# YOUR INSTRUCTIONS:
Set down only the lines running from the one with "# Dent in the" to the one with "for node in", both lines included, exactly as they stand, please.

# PROVIDED DATA:

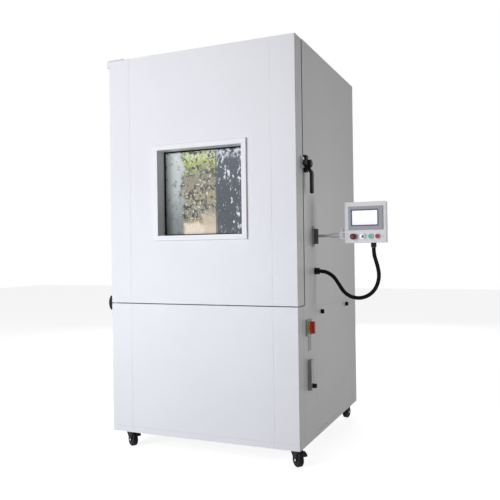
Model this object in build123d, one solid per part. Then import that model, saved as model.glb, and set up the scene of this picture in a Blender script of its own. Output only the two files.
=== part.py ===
# Blown-dust environmental test chamber: an insulated cabinet on castors with a full-width
# windowed door, a dust hopper with its blower below, and a control pendant on a swing arm.
#
# Millimetres, +Z up. The model is drawn with x from the cabinet's centre line, y from the
# door's front face and z from the floor, and each piece is then moved so that the origin
# is the middle of the whole object's footprint, on the floor.
from build123d import *
import math
import os

os.makedirs("parts", exist_ok=True)

# Cabinet
body_width = 1055.0
body_depth = 1100.0
body_height = 1980.0
castor_height = 95.0
lower_height = 682.0  # from the cabinet's underside to the middle of the seam under the door
seam_gap = 5.0
front_panel_depth = 75.0
panel_joint = 1.5  # joint between the front panel and the side casings
sheet = 2.0  # painted casing sheet
flange = 20.0  # folded edges of the casings

# Frame
angle_leg = 40.0
angle_thickness = 4.0
rail_width = 50.0

# Door
door_thickness = 91.0
door_gap = 12.0
door_top_gap = 3.0
door_edge_radius = 4.0
crease_inset = 127.0  # pressed crease lines of the door and front panel, in from each side
crease_width = 3.0
crease_depth = 0.8
plug_depth = 20.0
plug_clearance = 12.0
seal_inset = 10.0
seal_width = 16.0
seal_clearance = 0.4
liner_sheet = 1.5

# Window in the door
window_left = 298.0  # left edge of the opening, in from the left side
window_height = 442.0
window_low = 1034.0  # lower edge of the opening, above the cabinet's underside
window_right = 281.0  # right edge of the opening, in from the right side
trim_border = 26.0
trim_proud = 10.0
trim_wall = 2.0
trim_chamfer = 2.0
glass_recess = 66.0
outer_glass_thickness = 6.0
inner_glass_thickness = 5.0
glass_lap = 4.0
gasket_thickness = 5.0
gasket_shows = 7.0

# Test space, hopper and shelf
side_wall = 102.5  # from the casing's outside to the test space
top_wall = 103.5
rear_wall = 140.0
liner_floor_height = 77.0  # above the deck
hopper_lip = 22.0
hopper_height = 340.0
hopper_outlet = 170.0
heater_thickness = 10.0
shaker_width = 60.0
shaker_radius = 28.0
shaker_length = 110.0
shaker_sink = 3.0
shelf_height = 100.0
shelf_thickness = 14.0
shelf_border = 24.0
shelf_slots = 9
shelf_bar = 14.0
shelf_side_gap = 3.0
rail_leg = 22.0

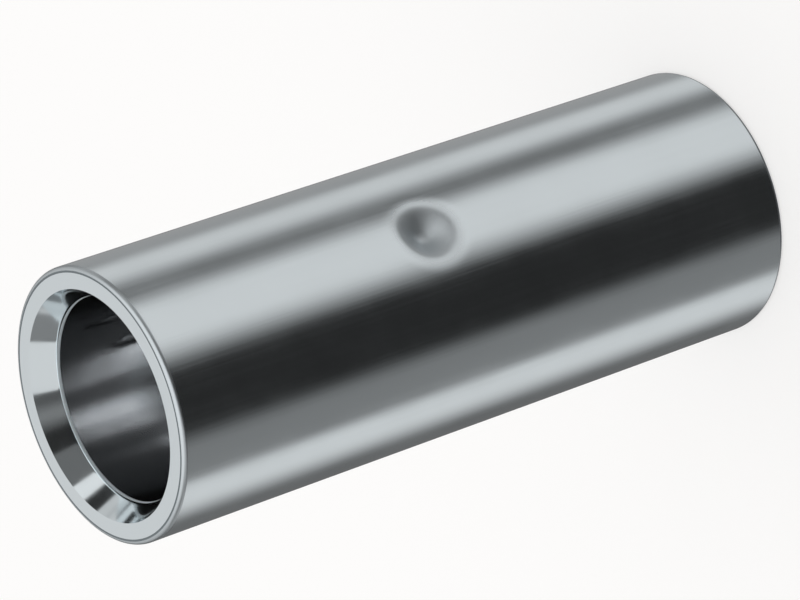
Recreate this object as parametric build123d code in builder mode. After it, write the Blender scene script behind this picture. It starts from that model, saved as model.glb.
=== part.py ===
# Butt splice connector: a tin-plated copper sleeve that crimps two stranded conductors end to end.
#
# It is one piece of drawn tube, cut square, with a lead-in in both mouths and a wire stop punched
# into its side. The sleeve stands on one end, with its axis along +Z and the origin at the centre
# of the lower end face. The punched dent faces -Y. Every size is in millimetres.

import os

from build123d import *

# Drawn tube
bore_diameter = 11.5
wall = 2.0

# Crimp barrels, each measured from its end face to the middle of the wire stop
upper_barrel = 19.0
lower_barrel = 23.0

# Cut ends: the outer edge is deburred, and the mouth tapers in to a rounded throat
outer_edge_radius = 0.25
lead_in_width = 0.75
lead_in_depth = 1.35
throat_radius = 0.6

# Wire stop: a blunt punch dents the wall from outside and raises a boss in the bore. Mandrels hold
# both barrels round meanwhile, and between them the bore is drawn in a little all the way round.
punch_half_angle = 50.0
dent_depth = 1.2
dent_nose_radius = 0.6
dent_rim_radius = 2.2
boss_height = 1.2
boss_nose_radius = 1.4
boss_root_radius = 0.8
mandrel_gap = 5.6
bore_draw_in = 0.02

# Overlaps that let the punched shapes cut and join cleanly
dent_overshoot = 0.5
boss_seat = 0.3

bore_radius = bore_diameter / 2
outer_radius = bore_radius + wall
mouth_radius = bore_radius + lead_in_width
length = lower_barrel + upper_barrel


def punch_section(nose_radius, depth, overlap):
    """Half section of a ball-nosed cone, from depth below the skin to overlap above it."""
    with BuildSketch() as section:
        with BuildLine():
            nose = CenterArc((0, nose_radius - depth), nose_radius, -90, 90 - punch_half_angle)
            rise = overlap - (nose @ 1).Y
            flank = PolarLine(nose @ 1, rise, direction=nose % 1, length_mode=LengthMode.VERTICAL)
            Polyline(flank @ 1, (0, overlap), nose @ 0)
        make_face()
    return section.sketch


def skin_plane(radius):
    """Plane at the wire stop on a skin of the tube, with x up the tube and y out of the wall."""
    return Plane(origin=(0, -radius, lower_barrel), x_dir=(0, 0, 1), z_dir=(1, 0, 0))


punch_axis = Axis((0, 0, lower_barrel), (0, -1, 0))

with BuildPart() as barrel:
    # Half section of the tube wall, turned about the tube's axis
    with BuildSketch(Plane.XZ):
        with BuildLine():
            drawn_in = ThreePointArc(
                (bore_radius, lower_barrel + mandrel_gap / 2),
                (bore_radius - bore_draw_in, lower_barrel),
                (bore_radius, lower_barrel - mandrel_gap / 2),
            )
            Polyline(
                drawn_in @ 1,
                (bore_radius, lead_in_depth),
                (mouth_radius, 0),
                (outer_radius, 0),
                (outer_radius, length),
                (mouth_radius, length),
                (bore_radius, length - lead_in_depth),
                drawn_in @ 0,
            )
        make_face()
        fillet(vertices().group_by(Axis.X)[-1], outer_edge_radius)
        bore_points = vertices().group_by(Axis.X)[0].sort_by(Axis.Y)
        fillet([bore_points[0], bore_points[-1]], throat_radius)
    revolve(axis=Axis.Z)

    # Dent in the outer skin, with its rim drawn in softly
    dent = punch_section(dent_nose_radius, dent_depth, dent_overshoot)
    revolve(skin_plane(outer_radius) * dent, axis=punch_axis, mode=Mode.SUBTRACT)
    fillet(barrel.edges(Select.LAST).sort_by(Axis.Y)[0], dent_rim_radius)

    # Boss that the same blow raises on the bore, where the conductors stop
    boss = punch_section(boss_nose_radius, boss_height, boss_seat)
    revolve(skin_plane(bore_radius - bore_draw_in) * boss, axis=punch_axis)
    fillet(barrel.edges(Select.LAST).sort_by(Axis.Y)[0], boss_root_radius)

barrel.part.label = "barrel"

os.makedirs("parts", exist_ok=True)
export_step(barrel.part, "parts/barrel.step")
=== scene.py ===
"""Looks of a bare butt splice sleeve: a bright tin-plated copper tube on a pale studio floor.

The sleeve stands on one end with its axis along Z and the punched wire stop facing -Y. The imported
model gives its outer size and its place. Every length is in metres.
"""

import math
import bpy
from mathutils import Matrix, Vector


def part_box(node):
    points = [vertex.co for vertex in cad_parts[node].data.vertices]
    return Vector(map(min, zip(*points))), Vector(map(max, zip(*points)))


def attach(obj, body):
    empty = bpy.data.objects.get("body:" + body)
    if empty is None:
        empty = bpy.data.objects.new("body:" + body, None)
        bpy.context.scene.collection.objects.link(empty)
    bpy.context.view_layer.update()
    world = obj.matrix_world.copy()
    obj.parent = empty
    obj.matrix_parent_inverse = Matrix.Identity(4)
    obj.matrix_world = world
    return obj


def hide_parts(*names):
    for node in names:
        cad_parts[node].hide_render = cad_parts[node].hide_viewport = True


bl_info = {
    "name": "Butt Splice Sleeve",
    "version": (1, 0, 0),
    "blender": (4, 5, 0),
    "location": "3D View > Sidebar > Splice",
    "description": "Models a tin-plated butt splice sleeve with its wire stop, and its studio",
    "category": "Add Mesh",
}

import bmesh
import bpy
from mathutils import Quaternion, Vector

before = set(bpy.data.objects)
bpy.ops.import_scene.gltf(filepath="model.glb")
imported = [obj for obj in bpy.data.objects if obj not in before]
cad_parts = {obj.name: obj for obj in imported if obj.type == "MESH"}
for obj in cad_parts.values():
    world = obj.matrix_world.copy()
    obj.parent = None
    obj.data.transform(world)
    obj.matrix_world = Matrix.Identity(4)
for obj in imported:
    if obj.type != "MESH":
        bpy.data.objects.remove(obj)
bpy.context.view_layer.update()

NODE = "barrel"
BOX_LOW, BOX_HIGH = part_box(NODE)

# A vertex belongs to a place on the sleeve when it lies this near to it
NEAR = 1e-6


def linear(hex_colour):
    """Scene-linear colour, with alpha, of an sRGB hex value."""
    channels = []
    for start in (1, 3, 5):
        value = int(hex_colour[start:start + 2], 16) / 255
        channels.append(value / 12.92 if value <= 0.04045 else ((value + 0.055) / 1.055) ** 2.4)
    return (*channels, 1.0)


class SleeveSizes(bpy.types.PropertyGroup):
    """Sizes of the sleeve."""

    outer_diameter: bpy.props.FloatProperty(
        name="Outer diameter",
        description="Across the outside of the drawn tube",
        default=BOX_HIGH.x - BOX_LOW.x,
        unit="LENGTH",
    )
    bore_diameter: bpy.props.FloatProperty(
        name="Bore diameter",
        description="Across the inside of the drawn tube",
        default=0.0115,
        unit="LENGTH",
    )
    length: bpy.props.FloatProperty(
        name="Length",
        description="Between the two cut ends",
        default=BOX_HIGH.z - BOX_LOW.z,
        unit="LENGTH",
    )
    lead_in_width: bpy.props.FloatProperty(
        name="Lead-in width",
        description="How much wider than the bore the mouth is, on each side",
        default=0.00075,
        unit="LENGTH",
    )
    lead_in_depth: bpy.props.FloatProperty(
        name="Lead-in depth",
        description="How far the taper of the mouth goes in",
        default=0.00135,
        unit="LENGTH",
    )
    throat_radius: bpy.props.FloatProperty(
        name="Throat radius",
        description="Rounding where the taper meets the bore",
        default=0.0006,
        unit="LENGTH",
    )
    edge_radius: bpy.props.FloatProperty(
        name="Edge radius",
        description="Deburred outer edge of both cut ends",
        default=0.00025,
        unit="LENGTH",
    )
    stop_height: bpy.props.FloatProperty(
        name="Wire stop height",
        description="Middle of the wire stop above the lower end",
        default=0.023,
        unit="LENGTH",
    )
    dent_depth: bpy.props.FloatProperty(
        name="Dent depth",
        description="How deep the punch sinks the outer skin",
        default=0.0012,
        unit="LENGTH",
    )
    dent_reach: bpy.props.FloatProperty(
        name="Dent reach",
        description="From the middle of the dent to where the skin is round again",
        default=0.0027,
        unit="LENGTH",
    )
    punch_reach: bpy.props.FloatProperty(
        name="Punch reach",
        description="From the middle of the dent to where the punch itself leaves the skin",
        default=0.00195,
        unit="LENGTH",
    )
    dent_rim: bpy.props.FloatProperty(
        name="Dent rim",
        description="How much of the depth is the soft sag of the skin round the punch",
        default=0.00045,
        unit="LENGTH",
    )
    nose: bpy.props.FloatProperty(
        name="Punch nose",
        description="Reach of the rounding at the bottom of the dent",
        default=0.0004,
        unit="LENGTH",
    )
    boss_height: bpy.props.FloatProperty(
        name="Boss height",
        description="How far the boss stands up in the bore",
        default=0.0012,
        unit="LENGTH",
    )
    boss_reach: bpy.props.FloatProperty(
        name="Boss reach",
        description="From the middle of the boss to where the bore is round again",
        default=0.00226,
        unit="LENGTH",
    )
    draw_in: bpy.props.FloatProperty(
        name="Draw-in",
        description="How much the blow narrows the bore all round at the wire stop, on the radius",
        default=0.00002,
        unit="LENGTH",
    )
    draw_in_reach: bpy.props.FloatProperty(
        name="Draw-in reach",
        description="From the wire stop to where the bore has its full width again",
        default=0.0028,
        unit="LENGTH",
    )
    holding: bpy.props.FloatProperty(
        name="Holding ring",
        description="From each rounded edge to the ring that keeps the face beside it flat",
        default=0.00003,
        unit="LENGTH",
    )
    segments: bpy.props.IntProperty(
        name="Segments",
        description="Faces round the tube, a multiple of four",
        default=320,
        min=32,
        step=4,
    )
    stop_rings: bpy.props.IntProperty(
        name="Wire stop rings",
        description="Close rings across the wire stop, an odd number so that one is in its middle",
        default=45,
        min=9,
    )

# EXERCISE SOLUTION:
    # Dent in the outer skin, with its rim drawn in softly
    dent = punch_section(dent_nose_radius, dent_depth, dent_overshoot)
    revolve(skin_plane(outer_radius) * dent, axis=punch_axis, mode=Mode.SUBTRACT)
    fillet(barrel.edges(Select.LAST).sort_by(Axis.Y)[0], dent_rim_radius)

    # Boss that the same blow raises on the bore, where the conductors stop
    boss = punch_section(boss_nose_radius, boss_height, boss_seat)
    revolve(skin_plane(bore_radius - bore_draw_in) * boss, axis=punch_axis)
    fillet(barrel.edges(Select.LAST).sort_by(Axis.Y)[0], boss_root_radius)

barrel.part.label = "barrel"

os.makedirs("parts", exist_ok=True)
export_step(barrel.part, "parts/barrel.step")
=== scene.py ===
"""Looks of a bare butt splice sleeve: a bright tin-plated copper tube on a pale studio floor.

The sleeve stands on one end with its axis along Z and the punched wire stop facing -Y. The imported
model gives its outer size and its place. Every length is in metres.
"""

import math
import bpy
from mathutils import Matrix, Vector


def part_box(node):
    points = [vertex.co for vertex in cad_parts[node].data.vertices]
    return Vector(map(min, zip(*points))), Vector(map(max, zip(*points)))


def attach(obj, body):
    empty = bpy.data.objects.get("body:" + body)
    if empty is None:
        empty = bpy.data.objects.new("body:" + body, None)
        bpy.context.scene.collection.objects.link(empty)
    bpy.context.view_layer.update()
    world = obj.matrix_world.copy()
    obj.parent = empty
    obj.matrix_parent_inverse = Matrix.Identity(4)
    obj.matrix_world = world
    return obj


def hide_parts(*names):
    for node in names:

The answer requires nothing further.